Motivation: Why is this needed?

Fortran currently lacks any standard facility for pattern matching and text processing. Researchers and engineers frequently deal with:

  • Complex log file parsing from simulation outputs.
  • Data cleaning from instrumentation that doesn't follow strict CSV/TSV formats.
  • Advanced string validation that goes beyond simple index() and verify() calls.
  • While languages like Python (1997), Julia (2012), and Rust (2014) have robust built-in or standard-library regex support, Fortran developers are

forced to write "cascading if-chains" or "manual ASCII arithmetic" for even basic tasks (like finding a digit or optional characters). Providing a native, pure Fortran regex engine fulfills a critical gap in the modern Fortran ecosystem.

Implementation Idea: The Pure Fortran Thompson NFA

I propose implementing a Thompson NFA (Nondeterministic Finite Automaton) engine entirely in Fortran.

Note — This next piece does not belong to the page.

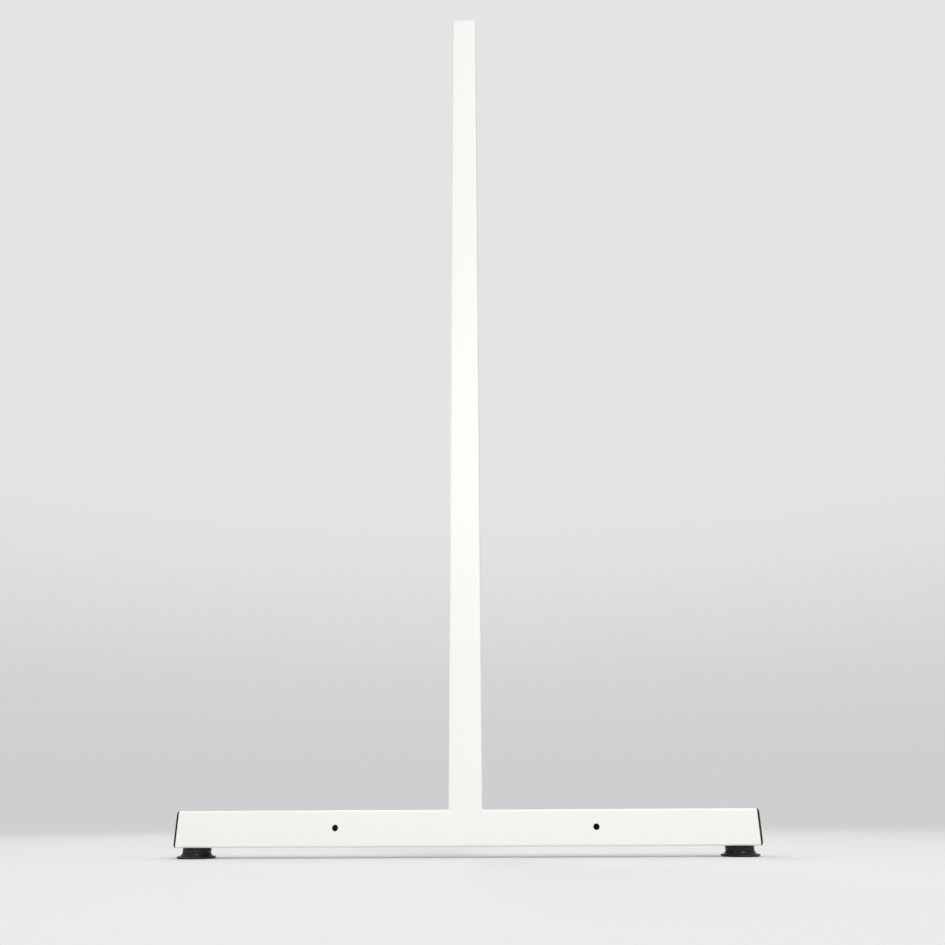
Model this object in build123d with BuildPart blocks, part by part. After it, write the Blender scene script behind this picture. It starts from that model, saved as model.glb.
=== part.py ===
from build123d import *
import os

# T-shaped upright of a partition wall. Sizes are in millimetres, the floor is Z = 0,
# the floor bar runs along X and the face that is seen looks along -Y.

# Square steel tube, used for the floor bar and the post
tube_size = 50.0
tube_wall = 2.0
tube_corner = 3.0
tube_half = tube_size / 2
tube_inner = tube_size - 2 * tube_wall
tube_inner_corner = tube_corner - tube_wall

# Overall sizes
bar_length = 850.0
overall_height = 1680.0
foot_height = 15.0
bar_mid = foot_height + tube_half
bar_top = foot_height + tube_size
bar_floor = foot_height + tube_wall

# Plastic caps in the open tube ends
end_cap_head = 5.0
end_cap_round = 3.5
top_cap_head = 3.0
top_cap_round = 1.5
cap_depth = 12.0
cap_skirt_wall = 2.0
cap_skirt_gap = 0.6
cap_fin_gap = 0.05
cap_fin_height = 1.2
cap_fin_step = 4.0
cap_fin_count = 3
post_top = overall_height - top_cap_head

# Weld between the post and the bar
weld_flush_length = tube_size - 2 * tube_corner + 2.0
weld_leg = 3.0

# M8 fixings: nuts welded inside the bar, and rivet nuts in the back of the post
m8_tap_radius = 3.4
rail_spacing = 382.0
rail_rise = 26.0
rail_height = foot_height + rail_rise
rail_hole_radius = 4.5
weld_nut_flats = 14.0
weld_nut_height = 6.5
rivet_count = 4
rivet_lowest = 300.0
rivet_below_top = 180.0
rivet_step = (overall_height - rivet_below_top - rivet_lowest) / (rivet_count - 1)
rivet_spots = [(0, rivet_lowest + rivet_step * number) for number in range(rivet_count)]
rivet_body_radius = 5.5
rivet_flange_radius = 7.5
rivet_flange_height = 1.2
rivet_bulge_radius = 7.0
rivet_bulge_height = 3.5
rivet_length = 16.0

# Levelling feet
foot_inset = 25.0
foot_place = bar_length / 2 - foot_inset
foot_travel = 12.0
thread_radius = 5.0
thread_clearance = 0.05
stud_radius = thread_radius - thread_clearance

bush_wall = 2.0
bush_radius = thread_radius + bush_wall
bush_flange_radius = bush_radius + 3.0
bush_flange_height = 2.0
bush_length = 18.0

pad_radius = 28.0
pad_lip = 1.8
sole_gap = 0.2
sole_radius = pad_radius - pad_lip - sole_gap
sole_height = 2.5
sole_proud = 1.0

pad_edge = 2.2
pad_neck_radius = 21.5
pad_height = 7.0
pad_web = 2.8

play = 0.1
knob_radius = 20.5
knob_gap = 0.3
knob_bottom = pad_height + play
knob_top = foot_height - knob_gap
knob_chamfer = 0.8
flute_count = 16
flute_radius = 2.2
flute_centre = knob_radius + 1.2

collar_flats = 2 * (stud_radius + 3.5)
collar_cover = 1.8
collar_bottom = knob_bottom + collar_cover
collar_height = knob_top - collar_cover - collar_bottom
spigot_radius = 4.0
spigot_gap = 0.05
spigot_bottom = sole_height + 0.2
groove_radius = 3.4
clip_radius = 6.5
clip_pocket_radius = clip_radius + 0.7
clip_height = 0.8
clip_top = pad_height - pad_web - play
clip_bottom = clip_top - clip_height
stud_spare = 14.0
stud_top = foot_height + foot_travel + stud_spare
rim = sole_radius + sole_gap

sides = {"left": -foot_place, "right": foot_place}
parts = {}


# Floor bar: tube with two bolt holes in front and a bush hole under each end
bar_end = Plane(origin=(-bar_length / 2, 0, bar_mid), x_dir=(0, 1, 0), z_dir=(1, 0, 0))
with BuildPart() as base_tube:
    with BuildSketch(bar_end):
        RectangleRounded(tube_size, tube_size, tube_corner)
        RectangleRounded(tube_inner, tube_inner, tube_inner_corner, mode=Mode.SUBTRACT)
    extrude(amount=bar_length)
    with BuildSketch(Plane.XZ.offset(tube_half)):
        with Locations((-rail_spacing / 2, rail_height), (rail_spacing / 2, rail_height)):
            Circle(rail_hole_radius)
    extrude(amount=-2 * tube_wall, mode=Mode.SUBTRACT)
    with BuildSketch(Plane.XY.offset(foot_height)):
        with Locations((-foot_place, 0), (foot_place, 0)):
            Circle(bush_radius)
    extrude(amount=2 * tube_wall, mode=Mode.SUBTRACT)
parts["base_tube"] = base_tube.part


# Post: the same tube standing on the bar, with rivet nut holes in the back
with BuildPart() as post_tube:
    with BuildSketch(Plane.XY.offset(bar_top)):
        RectangleRounded(tube_size, tube_size, tube_corner)
        RectangleRounded(tube_inner, tube_inner, tube_inner_corner, mode=Mode.SUBTRACT)
    extrude(amount=post_top - bar_top)
    with BuildSketch(Plane.XZ.offset(-tube_half)):
        with Locations(rivet_spots):
            Circle(rivet_body_radius)
    extrude(amount=2 * tube_wall, mode=Mode.SUBTRACT)
parts["post_tube"] = post_tube.part


# Weld metal that fills the bar's rounded edge under the post, ground flush front and back
with BuildPart() as weld_flush:
    with BuildSketch(Plane.YZ.offset(-weld_flush_length / 2)):
        for side in (-1, 1):
            with Locations((side * (tube_half - tube_wall / 2), bar_top - tube_corner / 2)):
                Rectangle(tube_wall, tube_corner)
        for side in (-1, 1):
            with Locations((side * (tube_half - tube_corner), bar_top - tube_corner)):
                Circle(tube_corner, mode=Mode.SUBTRACT)
    extrude(amount=weld_flush_length)
parts["weld_flush"] = weld_flush.part


# Fillet welds along the two sides of the post
weld_span = tube_size - 2 * tube_corner
with BuildPart() as weld_fillets:
    with BuildSketch(Plane.XZ.offset(-weld_span / 2)):
        for side in (-1, 1):
            root = (side * tube_half, bar_top)
            toe = (side * (tube_half + weld_leg), bar_top)
            crown = (side * tube_half, bar_top + weld_leg)
            with BuildLine():
                Polyline(root, toe, crown, close=True)
            make_face()
    extrude(amount=weld_span)
parts["weld_fillets"] = weld_fillets.part


# Push-in tube caps: a head that covers the tube's end, and a finned skirt inside it
def tube_cap(seat, head, edge_round):
    with BuildPart() as cap:
        with BuildSketch(seat):
            RectangleRounded(tube_size, tube_size, tube_corner)
        extrude(amount=head)
        fillet(cap.faces().sort_by(Axis(seat.origin, seat.z_dir))[-1].edges(), edge_round)
        skirt = tube_inner - 2 * cap_skirt_gap
        with BuildSketch(seat):
            RectangleRounded(skirt, skirt, tube_inner_corner)
            hollow = skirt - 2 * cap_skirt_wall
            Rectangle(hollow, hollow, mode=Mode.SUBTRACT)
        extrude(amount=-cap_depth)
        fin = tube_inner - 2 * cap_fin_gap
        for number in range(cap_fin_count):
            with BuildSketch(seat.offset(-cap_fin_step * number - 1.0)):
                RectangleRounded(fin, fin, tube_inner_corner)
                Rectangle(hollow, hollow, mode=Mode.SUBTRACT)
            extrude(amount=-cap_fin_height)
    return cap.part


right_end = Plane(origin=(bar_length / 2, 0, bar_mid), x_dir=(0, 1, 0), z_dir=(1, 0, 0))
left_end = Plane(origin=(-bar_length / 2, 0, bar_mid), x_dir=(0, -1, 0), z_dir=(-1, 0, 0))
parts["base_end_cap_left"] = tube_cap(left_end, end_cap_head, end_cap_round)
parts["base_end_cap_right"] = tube_cap(right_end, end_cap_head, end_cap_round)
parts["post_top_cap"] = tube_cap(Plane.XY.offset(post_top), top_cap_head, top_cap_round)


# Nuts welded behind the bar's two bolt holes
with BuildPart() as rail_weld_nuts:
    with BuildSketch(Plane.XZ.offset(tube_half - tube_wall)):
        with Locations((-rail_spacing / 2, rail_height), (rail_spacing / 2, rail_height)):
            RegularPolygon(weld_nut_flats / 2, 6, major_radius=False)
            Circle(m8_tap_radius, mode=Mode.SUBTRACT)
    extrude(amount=-weld_nut_height)
parts["rail_weld_nuts"] = rail_weld_nuts.part


# Rivet nuts in the back of the post: flange outside, body through the wall, set bulge inside
with BuildPart() as panel_rivet_nuts:
    with BuildSketch(Plane.XZ.offset(-tube_half)):
        with Locations(rivet_spots):
            Circle(rivet_flange_radius)
    extrude(amount=-rivet_flange_height)
    with BuildSketch(Plane.XZ.offset(-tube_half)):
        with Locations(rivet_spots):
            Circle(rivet_body_radius)
    extrude(amount=rivet_length)
    with BuildSketch(Plane.XZ.offset(tube_wall - tube_half)):
        with Locations(rivet_spots):
            Circle(rivet_bulge_radius)
    extrude(amount=rivet_bulge_height)
    with BuildSketch(Plane.XZ.offset(-tube_half - rivet_flange_height)):
        with Locations(rivet_spots):
            Circle(m8_tap_radius)
    extrude(amount=rivet_flange_height + rivet_length, mode=Mode.SUBTRACT)
parts["panel_rivet_nuts"] = panel_rivet_nuts.part


# Levelling foot pieces, each built round the foot's own axis
def foot_bush(place):
    with BuildPart() as bush:
        with BuildSketch(Plane.XY.offset(foot_height)):
            with Locations((place, 0)):
                Circle(bush_radius)
        extrude(amount=bush_length)
        with BuildSketch(Plane.XY.offset(bar_floor)):
            with Locations((place, 0)):
                Circle(bush_flange_radius)
        extrude(amount=bush_flange_height)
        with BuildSketch(Plane.XY.offset(foot_height)):
            with Locations((place, 0)):
                Circle(thread_radius)
        extrude(amount=bush_length, mode=Mode.SUBTRACT)
    return bush.part


def foot_sole(place):
    with BuildPart() as sole:
        with BuildSketch(Plane.XY):
            with Locations((place, 0)):
                Circle(sole_radius)
        extrude(amount=sole_height)
    return sole.part


def foot_pad(place):
    centre = Plane(origin=(place, 0, 0), x_dir=(1, 0, 0), z_dir=(0, -1, 0))
    flare_foot = (pad_radius, sole_proud + pad_edge)
    flare_mid = (pad_neck_radius + 1.6, pad_height - 2.4)
    flare_head = (pad_neck_radius, pad_height)
    web_bottom = pad_height - pad_web
    with BuildPart() as pad:
        with BuildSketch(centre):
            with BuildLine():
                Polyline((rim, sole_proud), (pad_radius, sole_proud), flare_foot)
                ThreePointArc(flare_foot, flare_mid, flare_head)
                Polyline(
                    flare_head,
                    (spigot_radius + spigot_gap, pad_height),
                    (spigot_radius + spigot_gap, web_bottom),
                    (clip_pocket_radius, web_bottom),
                    (clip_pocket_radius, sole_height),
                    (rim, sole_height),
                    (rim, sole_proud),
                )
            make_face()
        revolve(axis=Axis((place, 0, 0), (0, 0, 1)))
    return pad.part


def foot_knob(place):
    with BuildPart() as knob:
        with BuildSketch(Plane.XY.offset(knob_bottom)):
            with Locations((place, 0)):
                Circle(knob_radius)
        extrude(amount=knob_top - knob_bottom)
        chamfer(knob.edges().filter_by(GeomType.CIRCLE), knob_chamfer)
        with BuildSketch(Plane.XY.offset(knob_bottom)):
            with Locations((place, 0)):
                with PolarLocations(flute_centre, flute_count):
                    Circle(flute_radius)
        extrude(amount=knob_top - knob_bottom, mode=Mode.SUBTRACT)
        with BuildSketch(Plane.XY.offset(knob_bottom)):
            with Locations((place, 0)):
                Circle(stud_radius)
        extrude(amount=knob_top - knob_bottom, mode=Mode.SUBTRACT)
        with BuildSketch(Plane.XY.offset(collar_bottom)):
            with Locations((place, 0)):
                RegularPolygon(collar_flats / 2, 6, major_radius=False)
        extrude(amount=collar_height, mode=Mode.SUBTRACT)
    return knob.part


def foot_stud(place):
    rod = (
        (spigot_radius, spigot_bottom, clip_bottom),
        (groove_radius, clip_bottom, clip_top),
        (spigot_radius, clip_top, knob_bottom),
        (stud_radius, knob_bottom, stud_top),
    )
    with BuildPart() as stud:
        for radius, low, high in rod:
            with BuildSketch(Plane.XY.offset(low)):
                with Locations((place, 0)):
                    Circle(radius)
            extrude(amount=high - low)
        with BuildSketch(Plane.XY.offset(collar_bottom)):
            with Locations((place, 0)):
                RegularPolygon(collar_flats / 2, 6, major_radius=False)
        extrude(amount=collar_height)
    return stud.part


def foot_clip(place):
    with BuildPart() as clip:
        with BuildSketch(Plane.XY.offset(clip_bottom)):
            with Locations((place, 0)):
                Circle(clip_radius)
                Circle(groove_radius, mode=Mode.SUBTRACT)
        extrude(amount=clip_height)
    return clip.part


foot_pieces = {
    "foot_bush": foot_bush,
    "foot_stud": foot_stud,
    "foot_knob": foot_knob,
    "foot_pad": foot_pad,
    "foot_sole": foot_sole,
    "foot_clip": foot_clip,
}
for side, place in sides.items():
    for piece, make in foot_pieces.items():
        parts[f"{side}_{piece}"] = make(place)


os.makedirs("parts", exist_ok=True)
for name, solid in parts.items():
    solid.label = name
    export_step(solid, f"parts/{name}.step")
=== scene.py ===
import bpy, bmesh
from math import cos, pi, radians, sin, tau
from random import Random
from mathutils import Matrix, Vector


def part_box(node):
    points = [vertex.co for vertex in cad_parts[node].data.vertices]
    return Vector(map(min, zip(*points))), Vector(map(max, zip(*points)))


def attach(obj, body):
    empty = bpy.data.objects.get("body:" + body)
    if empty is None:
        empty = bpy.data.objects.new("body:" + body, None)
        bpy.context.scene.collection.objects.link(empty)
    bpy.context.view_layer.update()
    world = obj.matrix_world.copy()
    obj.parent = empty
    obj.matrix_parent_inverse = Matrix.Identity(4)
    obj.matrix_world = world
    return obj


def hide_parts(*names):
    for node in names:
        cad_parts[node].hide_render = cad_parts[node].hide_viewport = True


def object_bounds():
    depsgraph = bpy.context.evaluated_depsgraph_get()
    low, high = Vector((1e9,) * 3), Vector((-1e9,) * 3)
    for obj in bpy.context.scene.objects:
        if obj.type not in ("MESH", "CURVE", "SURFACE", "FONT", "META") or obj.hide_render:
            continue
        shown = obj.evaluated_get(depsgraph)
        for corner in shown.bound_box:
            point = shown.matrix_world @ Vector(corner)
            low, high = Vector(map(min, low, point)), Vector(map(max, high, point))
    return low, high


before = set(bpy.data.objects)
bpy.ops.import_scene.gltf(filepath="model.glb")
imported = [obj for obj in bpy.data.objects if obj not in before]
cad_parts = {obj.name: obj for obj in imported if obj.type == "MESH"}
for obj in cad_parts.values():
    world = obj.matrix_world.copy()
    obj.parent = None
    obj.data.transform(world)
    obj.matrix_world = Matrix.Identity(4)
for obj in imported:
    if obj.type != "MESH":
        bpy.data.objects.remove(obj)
cadLow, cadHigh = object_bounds()
scene = bpy.context.scene
mm = 0.001                 # lengths are in metres, unless a note says mm
mergeGap = 0.001 * mm      # corners closer than this are one corner
dice = Random(7)

barLow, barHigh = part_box("base_tube")
postLow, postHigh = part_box("post_tube")
barMiddle = (barLow + barHigh) / 2


def newGroup(name, inputs, outputs):
    group = bpy.data.node_groups.new(name, "ShaderNodeTree")
    for label, value in inputs.items():
        socket = group.interface.new_socket(label, in_out="INPUT", socket_type="NodeSocketFloat")
        socket.default_value = value
    for label in outputs:
        group.interface.new_socket(label, in_out="OUTPUT", socket_type="NodeSocketFloat")
    return group, group.nodes.new("NodeGroupInput"), group.nodes.new("NodeGroupOutput")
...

Why Pure Fortran? It avoids the "C-interop fragility" of POSIX <regex.h> (which is non-existent on Windows) and adheres to the stdlib principle of zero external dependencies.
Guaranteed Performance: Unlike PCRE (which uses backtracking and can explode to $O(2^n)$ time), Thompson's algorithm guarantees linear time $O(n \times m)$ relative to input length.
Zero Dependencies: Fully portable across gfortran, ifx, flang, and nvfortran without linking external libraries like PCRE2.

The engine will follow a 4-stage pipeline:

Lexer: Tokenize the pattern string into atoms (literals, operators, escapes).
Parser: Build an Abstract Syntax Tree (AST) using recursive descent.
NFA Builder: Convert the AST into a state graph using Thompson's construction.
Executor: Simulate the NFA on the input string using a linear-time set-based simulation.

Prior Art

Go (golang/regexp): The regexp package in Go is the gold standard for a production-grade Thompson NFA implementation. We will use its API (Find, Match, Replace) as a blueprint for the Fortran interface.

Russ Cox : The definitive work proving that Thompson NFA is the superior choice for predictable performance.

Additional Information

Initial Scope: Support for *, +, ?, |, (), [], ^, $.
Memory Management: The engine will leverage modern Fortran's allocatable arrays for state management to ensure safety and efficiency.